O dönem Antakya Belediyesi'nde mühendis olarak görev alan aynı zamanda binada yakınlarını kaybeden ailelerden bir kişi, tutuklu müteahhit Mehmet Özkan'ın avukatının bahsettiği önemli olan sınıflandırmasının bina yapmaya engel bir durum teşkil etmediğini, bu uyarının zeminin durumunu ortaya koyduğunu ve buna uygun bina yapılması gerektiğini anlatan bir rapor olduğunu belirtti.
Aynı yönetmelikle, aynı zeminde yapılan başka binaların yıkılmadığını neden bir tek bu binanın yıkıldığını soran müşteki, "Bu binada yangının neden çıktığı bilinmiyor deniliyor. Ama bu binada yangın çökmeden kaynaklı çıktı. Sürekli mevzuat eleştiriliyor ama savunma yapılırken mevzuata uygun yaptık deniliyor. Sanık avukatı 'Çevre, Şehircilik ve İklim Değişikliği'nin, belediyenin suçu yok mu' dedi. Ben de mağdur aileler olarak diyorum ki bakanlıkta davaya müdahale olsun o zaman" diye konuştu.
Binada arama kurtarma yapan Samet Dede: "Birinci katta kolon yoktu"

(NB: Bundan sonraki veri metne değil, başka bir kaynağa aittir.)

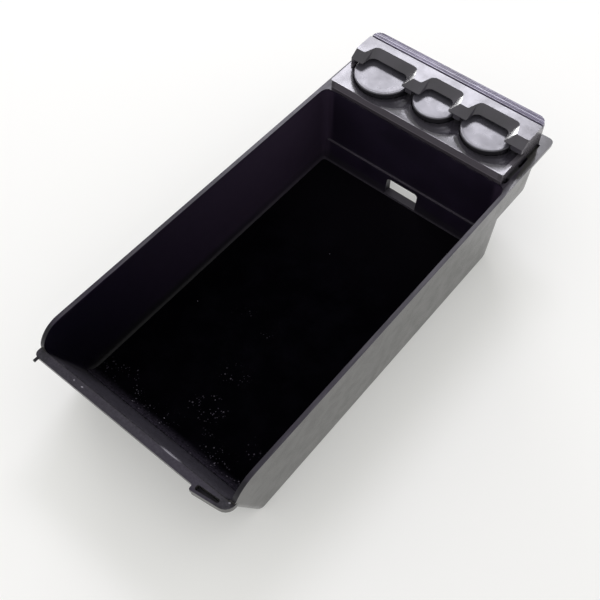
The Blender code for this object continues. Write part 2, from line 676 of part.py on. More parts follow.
def coin_housing(collection, guides):
    housing = slab("coin_housing", holder_outline(0), SKIRT_FOOT, BASE_TOP, collection)
    hollow = slab("skirt_cut", holder_outline(SKIRT_WALL), SKIRT_FOOT - OVERRUN, BASE_UNDERSIDE, guides)
    boolean(housing, hollow, "DIFFERENCE")
    joint = BASE_UNDERSIDE + OVERRUN
    for name, x, radius in zip(PLATE_NAMES, PLATE_X, CUP_RADII):
        cup = rod("cup_" + name, (x, PLATE_Y), radius, CUP_FOOT, joint, guides, ROUND_STEPS)
        boolean(housing, cup, "UNION")
    short_posts = post_places(-POST_OFFSET)
    long_posts = post_places(POST_OFFSET)
    for index, place in enumerate(short_posts + long_posts):
        boolean(housing, rod(f"post_{index}", place, POST_RADIUS, CUP_FOOT, joint, guides), "UNION")
    for wall in side_skirts(guides) + snap_hooks(guides):
        boolean(housing, wall, "UNION")
    for name, x, radius, cup in zip(PLATE_NAMES, PLATE_X, PLATE_RADII, CUP_RADII):
        bore = rod("bore_cut_" + name, (x, PLATE_Y), cup - CUP_WALL, CUP_FOOT - OVERRUN,
                   BASE_UNDERSIDE, guides, ROUND_STEPS)
        boolean(housing, bore, "DIFFERENCE")
        mouth = rod("mouth_cut_" + name, (x, PLATE_Y), radius + CLEARANCE, BASE_UNDERSIDE - OVERRUN,
                    BASE_TOP + OVERRUN, guides, ROUND_STEPS)
        boolean(housing, mouth, "DIFFERENCE")
    for name, x, radius in zip(PLATE_NAMES, CUT_X, PLATE_RADII):
        reach = max(radius + DISH_MARGIN, PLATE_ROW_SETBACK + DISH_FRONT_MARGIN)
        dish = turned("dish_cut_" + name, dish_profile(reach), (x + DISH_SHIFT, PLATE_Y), guides)
        boolean(dish, flat_rear("flat_rear_" + name, guides), "DIFFERENCE")
        boolean(housing, dish, "DIFFERENCE")
    pilots = [(place, CUP_FOOT + SCREW_BITE + CLEARANCE) for place in short_posts]
    pilots += [(place, BASE_TOP + OVERRUN) for place in long_posts]
    for index, (place, top) in enumerate(pilots):
        pilot = rod(f"pilot_cut_{index}", place, PILOT_RADIUS, CUP_FOOT - OVERRUN, top, guides)
        boolean(housing, pilot, "DIFFERENCE")
    return housing


def roof_outline(front_y, cut_back_y, mouth_inset, back_inset, shift=0):
    """Outline of the roof with its three finger cut-outs, at one height."""
    corners = [(-HOLDER_HALF_WIDTH, front_y, HOLDER_FRONT_CORNER)]
    for centre, radius in zip(CUT_X, PLATE_RADII):
        x = centre - shift
        mouth = radius - mouth_inset
        back = radius - back_inset
        corners += [(x - mouth, front_y, TAB_CORNER), (x - back, cut_back_y, CUT_CORNER),
                    (x + back, cut_back_y, CUT_CORNER), (x + mouth, front_y, TAB_CORNER)]
    corners += [(HOLDER_HALF_WIDTH, front_y, HOLDER_FRONT_CORNER),
                (HOLDER_HALF_WIDTH, HOLDER_BACK_Y, HOLDER_REAR_CORNER),
                (-HOLDER_HALF_WIDTH, HOLDER_BACK_Y, HOLDER_REAR_CORNER)]
    return rounded(corners)


def loft(name, rings, collection):
    """Solid between flat rings of as many points each, from the lowest to the highest."""
    mesh = bpy.data.meshes.new(name)
    edit = bmesh.new()
    rows = [[edit.verts.new((point.x, point.y, height)) for point in ring] for ring, height in rings]
    edit.faces.new(list(reversed(rows[0])))
    edit.faces.new(rows[-1])
    for low, high in zip(rows, rows[1:]):
        for index in range(len(low)):
            after = (index + 1) % len(low)
            edit.faces.new((low[index], low[after], high[after], high[index]))
    edit.to_mesh(mesh)
    edit.free()
    return finished(name, mesh, collection)


def coin_slot_outline(x, radius):
    """Space that a coin slides into: round at the back and straight to the front."""
    reach = radius + COIN_SIDE_GAP
    front = HOLDER_FRONT_Y
    outline = arc((x, PLATE_Y), reach, 0, 180, ROUND_STEPS // 2)
    return [Vector((x + reach, front))] + outline + [Vector((x - reach, front))]


def coin_roof(collection, guides):
    foot_y = PLATE_Y - ROOF_REACH
    top_y = foot_y + ROOF_SLOPE_RUN
    foot = roof_outline(foot_y, foot_y + CUT_DEPTH, CUT_SLOPE_SIDE_RUN, CUT_SLOPE_SIDE_RUN + CUT_SPLAY_FOOT,
                        CUT_FOOT_SHIFT)
    top = roof_outline(top_y, top_y + CUT_DEPTH, 0, CUT_SPLAY_TOP)
    rings = [(foot, ROOF_FOOT), (foot, ROOF_TOP - ROOF_SLOPE_DROP), (top, ROOF_TOP)]
    roof = loft("coin_roof", rings, collection)
    for name, x, radius in zip(PLATE_NAMES, PLATE_X, PLATE_RADII):
        space = slab("coin_space_cut_" + name, coin_slot_outline(x, radius), ROOF_FOOT - OVERRUN,
                     ROOF_UNDERSIDE, guides)
        boolean(roof, space, "DIFFERENCE")
    reach = HOLDER_HALF_WIDTH + OVERRUN
    outline = box_outline(-reach, reach, STRIP_FRONT_Y - STRIP_GROOVE, HOLDER_BACK_Y + OVERRUN)
    boolean(roof, slab("strip_ledge_cut", outline, STRIP_LEDGE, ROOF_TOP + OVERRUN, guides), "DIFFERENCE")
    for index, place in enumerate(post_places(POST_OFFSET)):
        pilot = rod(f"roof_pilot_cut_{index}", place, PILOT_RADIUS, ROOF_FOOT - OVERRUN, STRIP_LEDGE, guides)
        boolean(roof, pilot, "DIFFERENCE")
    return roof


def grip_strip(collection, guides):
    """Ribbed strip on the ledge at the back of the roof."""
    pitch = STRIP_DEPTH / RIDGE_COUNT
    profile = [Vector((STRIP_FRONT_Y, ROOF_TOP - STRIP_THICKNESS))]
    valley = ROOF_TOP - RIDGE_HEIGHT
    slope = pitch * (1 - RIDGE_TOP_SHARE) / 2
    for ridge in range(RIDGE_COUNT):
        start = STRIP_FRONT_Y + ridge * pitch
        profile += [Vector((start, valley)), Vector((start + slope, ROOF_TOP)),
                    Vector((start + pitch - slope, ROOF_TOP))]
    profile += [Vector((HOLDER_BACK_Y, valley)), Vector((HOLDER_BACK_Y, ROOF_TOP - STRIP_THICKNESS))]
    half = HOLDER_HALF_WIDTH - STRIP_SIDE_INSET
    strip = slab("grip_strip", profile[::-1], -half, half, collection, "YZ")
    outline = box_outline(-half, half, STRIP_FRONT_Y - OVERRUN, HOLDER_BACK_Y - STRIP_SIDE_INSET, 0,
                          HOLDER_REAR_CORNER - STRIP_SIDE_INSET)
    plan = slab("strip_plan", outline, STRIP_LEDGE, ROOF_TOP + OVERRUN, guides)
    boolean(strip, plan, "INTERSECT")
    return strip


def coin_plate(name, x, radius, spring_radius, collection):
    """Sprung plate under the coins: a raised edge, a flange that stops it, and a hollow for its spring."""
    hollow = spring_radius + SPRING_WIRE / 2 + CLEARANCE * 2
    centre_top = PLATE_HEIGHT - PLATE_DISHING
    edge = arc((radius - PLATE_EDGE, PLATE_HEIGHT - PLATE_EDGE), PLATE_EDGE, 90, 0, CORNER_STEPS)
    profile = [(0, centre_top), (radius - 2 * PLATE_EDGE, centre_top)]
    profile += [(point.x, point.y) for point in edge]
    profile += [(radius, FLANGE_TOP), (radius + FLANGE_REACH, FLANGE_TOP),
                (radius + FLANGE_REACH, FLANGE_FOOT), (hollow, FLANGE_FOOT),
                (hollow, PLATE_SEAT), (0, PLATE_SEAT)]
    plate = turned("coin_plate_" + name, profile, (x, PLATE_Y), collection)
    return plate


def plate_spring(name, x, radius, collection):
    """Coil spring with closed ends, between the cover's spigot and the plate."""
    foot = CUP_FOOT + SPRING_WIRE / 2
    top = PLATE_SEAT - CLEARANCE - SPRING_WIRE / 2
    closed_rise = SPRING_WIRE + CLEARANCE
    open_turns = SPRING_TURNS - 2 * SPRING_CLOSED_TURNS
    open_rise = (top - foot - 2 * SPRING_CLOSED_TURNS * closed_rise) / open_turns
    curve = bpy.data.curves.new("spring_" + name, "CURVE")
    curve.dimensions = "3D"
    curve.bevel_depth = SPRING_WIRE / 2
    curve.bevel_resolution = 1
    curve.use_fill_caps = True
    spline = curve.splines.new("POLY")
    count = SPRING_TURNS * SPRING_TURN_STEPS
    spline.points.add(count)
    for index, point in enumerate(spline.points):
        turn = index / SPRING_TURN_STEPS
        opened = min(max(turn - SPRING_CLOSED_TURNS, 0), open_turns)
        height = foot + opened * open_rise + (turn - opened) * closed_rise
        angle = 2 * math.pi * turn
        point.co = (x + radius * math.cos(angle), PLATE_Y + radius * math.sin(angle), height, 1)
    obj = bpy.data.objects.new("spring_" + name, curve)
    collection.objects.link(obj)
    return finished("spring_" + name, mesh_of(obj), collection)


def cup_cover(collection, guides):
    """Plate that closes the three cups and carries the springs on spigots."""
    left = arc((PLATE_X[0], PLATE_Y), CUP_RADII[0], 90, 270, ROUND_STEPS // 2)
    right = arc((PLATE_X[2], PLATE_Y), CUP_RADII[2], -90, 90, ROUND_STEPS // 2)
    cover = slab("cup_cover", left + right, COVER_FOOT, COVER_TOP, collection)
    for name, x, radius in zip(PLATE_NAMES, PLATE_X, SPRING_RADII):
        spigot = rod("spigot_" + name, (x, PLATE_Y), radius - SPRING_WIRE / 2 - CLEARANCE,
                     COVER_TOP - COVER_THICKNESS / 2, COVER_TOP + SPIGOT_HEIGHT, guides)
        boolean(cover, spigot, "UNION")
    for index, place in enumerate(post_places(-POST_OFFSET) + post_places(POST_OFFSET)):
        hole = rod(f"cover_hole_cut_{index}", place, PILOT_RADIUS, COVER_FOOT - OVERRUN,
                   COVER_TOP + OVERRUN, guides)
        boolean(cover, hole, "DIFFERENCE")
        seat = rod(f"head_seat_cut_{index}", place, SCREW_HEAD_RADIUS + CLEARANCE, COVER_FOOT - OVERRUN,
                   COVER_FOOT + SCREW_HEAD_HEIGHT + CLEARANCE, guides)
        boolean(cover, seat, "DIFFERENCE")
    return cover


def screw_profile(foot, tip):
    """Flat-headed self-tapping screw, head down, with rings for the thread at its tip."""
    core = SCREW_RADIUS - THREAD_DEPTH
    head_top = foot + SCREW_HEAD_HEIGHT
    rings = int((SCREW_BITE - THREAD_PITCH) / THREAD_PITCH)
    points = [(0, tip), (core / 2, tip)]
    for ring in range(rings):
        top = tip - ring * THREAD_PITCH
        points += [(core, top - THREAD_PITCH / 4), (SCREW_RADIUS, top - THREAD_PITCH / 2),
                   (core, top - 3 * THREAD_PITCH / 4)]
    points.append((SCREW_RADIUS, tip - (rings + 1) * THREAD_PITCH))
    return points + [(SCREW_RADIUS, head_top), (SCREW_HEAD_RADIUS, head_top), (SCREW_HEAD_RADIUS, foot),
                     (0, foot)]


def screws(kind, tip, places, collection):
    """The left and the right screw of a pair, through the cover and into their posts."""
    pair = []
    for side, place in zip(("left", "right"), places):
        pair.append(turned(f"{kind}_{side}", screw_profile(COVER_FOOT, tip), place, collection, SCREW_STEPS))
    return pair


def build():
    clear_scene()
    collection = new_collection("car_console_tray")
    guides = new_collection("cutters")
    shell = tray_shell(collection, guides)
    mat = floor_mat(collection)
    housing = coin_housing(collection, guides)
    roof = coin_roof(collection, guides)
    strip = grip_strip(collection, guides)
    cover = cup_cover(collection, guides)
    black = plastic("black_plastic", (0.014, 0.013, 0.016), 0.42)
    for obj in (shell, housing, cover):
        obj.data.materials.append(black)
    mat.data.materials.append(plastic("black_mat", (0.003, 0.003, 0.004), 0.9))
    roof.data.materials.append(plastic("roof_plastic", (0.02, 0.019, 0.023), 0.38))
    strip.data.materials.append(plastic("strip_rubber", (0.03, 0.028, 0.034), 0.6))
    plate_plastic = plastic("plate_plastic", (0.03, 0.03, 0.035), 0.4)
    spring_steel = plastic("spring_steel", (0.5, 0.5, 0.52), 0.3, 1.0)
    for name, x, radius, spring_radius in zip(PLATE_NAMES, PLATE_X, PLATE_RADII, SPRING_RADII):
        plate = coin_plate(name, x, radius, spring_radius, collection)
        plate.data.materials.append(plate_plastic)
        spring = plate_spring(name, x, spring_radius, collection)
        spring.data.materials.append(spring_steel)
    zinc = plastic("zinc_screw", (0.42, 0.42, 0.43), 0.35, 1.0)
    short = screws("cover_screw", CUP_FOOT + SCREW_BITE, post_places(-POST_OFFSET), collection)
    long = screws("roof_screw", STRIP_LEDGE - CLEARANCE, post_places(POST_OFFSET), collection)
    for obj in short + long:
        obj.data.materials.append(zinc)


build()
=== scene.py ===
import math

import bmesh
import bpy
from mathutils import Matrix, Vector


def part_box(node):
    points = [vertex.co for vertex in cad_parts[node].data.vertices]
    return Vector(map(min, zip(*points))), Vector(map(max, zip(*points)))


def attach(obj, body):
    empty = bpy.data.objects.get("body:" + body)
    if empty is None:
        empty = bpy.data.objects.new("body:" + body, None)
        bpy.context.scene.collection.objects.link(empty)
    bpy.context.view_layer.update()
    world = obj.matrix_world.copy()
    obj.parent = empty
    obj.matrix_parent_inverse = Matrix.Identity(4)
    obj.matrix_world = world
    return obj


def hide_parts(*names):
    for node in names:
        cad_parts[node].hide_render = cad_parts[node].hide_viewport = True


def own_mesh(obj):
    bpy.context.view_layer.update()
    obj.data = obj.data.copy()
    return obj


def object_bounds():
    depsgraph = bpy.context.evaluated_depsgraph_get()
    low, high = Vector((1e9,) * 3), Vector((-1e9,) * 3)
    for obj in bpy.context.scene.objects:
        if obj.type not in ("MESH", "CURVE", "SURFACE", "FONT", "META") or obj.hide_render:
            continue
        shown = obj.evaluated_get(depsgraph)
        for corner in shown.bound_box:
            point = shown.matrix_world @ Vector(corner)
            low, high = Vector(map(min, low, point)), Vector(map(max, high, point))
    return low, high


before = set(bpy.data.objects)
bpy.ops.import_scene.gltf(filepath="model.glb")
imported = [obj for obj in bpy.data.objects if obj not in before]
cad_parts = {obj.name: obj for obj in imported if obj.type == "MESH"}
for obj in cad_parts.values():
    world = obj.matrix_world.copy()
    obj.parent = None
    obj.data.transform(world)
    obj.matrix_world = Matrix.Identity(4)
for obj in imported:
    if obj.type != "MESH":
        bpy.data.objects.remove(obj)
frame_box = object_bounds()
MM = 0.001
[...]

Uluslararası Arama Kurtarma Kurumu'nda çalışan Samet Dede, binaya ilk gidenlerden olduğunu ve 21 kişiyi binadan sağ çıkardığını söyledi. Çıkardığı kişilerin ve çevre binalardan sağ kurtulan kişilerin binanın 8 saniyede yıkıldığını söylediğini aktaran Dede, "Ben bu binanın her yerinden insan çıkardım. Her yerine girdim. Bodrum kat sağlamdı. Birinci katın olduğu yerde hiç kolon yoktu. Fotoları da var sundum yetkililere" şeklinde konuştu.
"Bu sorunun üstünde neden bu kadar durdunuz?"
Müşteki avukatı Mehmet Özkan'a binanın dışında yıkılan binası olup olmadığını sordu. Özkan soruya karşılık, "Bu sorunun üzerinde neden bu kadar durdunuz, yalan mı söylüyorum. Özkan Gold City'de bir blok çöktü tamamen yıkılmadı, 400 kişi tahliye oldu. Bir küçük bina vardı içine eşya almaya giren insanlar vardı birkaç kişi orada öldü. Ondan tahliye oldum zaten. Bir tek bu kaldı. Ben kaliteli iş yaptım" şeklinde konuştu.
Mahkeme heyeti, tutuklu sanıkların tutukluluğunun devamına karar verdi. Bir sonraki duruşma 4 Nisan'da görülecek.
Heyet tutukluluğa devam kararını bildirirken sanık Mehmet Özkan, "Hangi gerekçeyle tutukluluğa devam. Herkes çıktı" diye konuştu.